Brian Lally (Author)
Brian Lally is an educator and researcher with extensive experience in teaching, education leadership and safeguarding/child protection, as well as training for teachers and school leaders. He has particular expertise within conflict-affected, fragile and economically deprived contexts, working at local, regional and national levels in a range of countries. His most recent focus has been with community-led NGOs supporting refugee children and young adults in Lebanon, Uganda, Turkey and northern Syria through non-formal education provision, schools, vocational training and in facilitating access to higher education. His doctoral research with Kingston University builds on his experience in education in emergencies.
Bassel Akar (Author) 
Bassel Akar has served as an Associate Professor of Education (2009-2023) and Director of the Center for Applied Research in Education (2014-2023) at Notre Dame University–Louaize, Lebanon. He is now Research Fellow at Centro de Estudos Africanos, Universidade do Porto. His research on education in fragile contexts has focused on low and middle income conflict-affected countries, especially Lebanon, Jordan, Yemen, Iraq, Iraqi Kurdistan and Egypt. Studies have examined education for social and human development through citizenship, history and early childhood education; provisions of education for young people made vulnerable by war and crises; and ethical and inclusive methods of inquiry for highly vulnerable populations.
Jumana Al-Waeli (Author) 
Jumana Al-Waeli is a postdoctoral research fellow at Ulster University and an associate fellow and PhD candidate at UCL Institute of Education. Her current work examines the political economy of education and peacebuilding in conflict affected contexts through a lens of social justice.

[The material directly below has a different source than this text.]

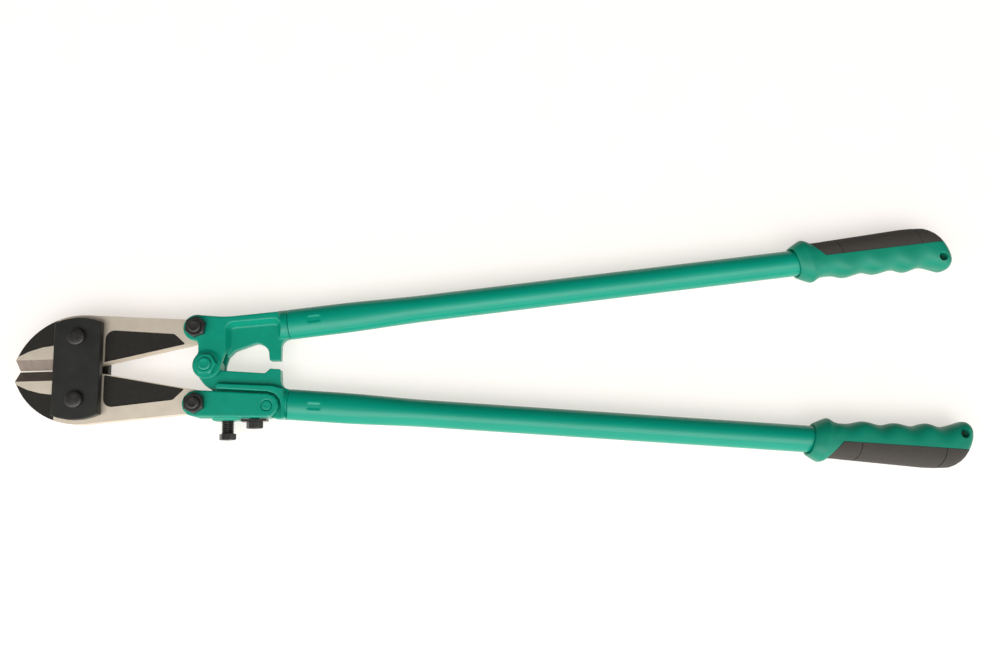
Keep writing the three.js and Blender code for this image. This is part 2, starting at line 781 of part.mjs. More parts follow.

Jumana’s doctoral research investigated the learning of Syrian refugee students in the UK in relation to social justice. Jumana has been a trainer, lecturer and teacher for more than 19 years, delivering workshops on Research and Education in relation to conflict and peacebuilding, as well as teaching in Higher Education and international schools in the UK, Syria, and Kurdistan-Iraq.
Jasmine Costello (Author)
Jasmine Costello is a project manager at Student Achievement Partners where she designs resources and professional learning for teachers that centre on marginalised perspectives and seeks to increase equitable educational opportunities in the US. She was previously an elementary teacher at the School District of Philadelphia and has worked in school-based non-profit management roles. She is delighted to be involved with this project and to learn from the incredible researchers, teachers and students at the MAPS schools.
‘this book demonstrates… that creating a community of love and care can have a transformative impact in refugee children’s rehabilitation and representation in education.’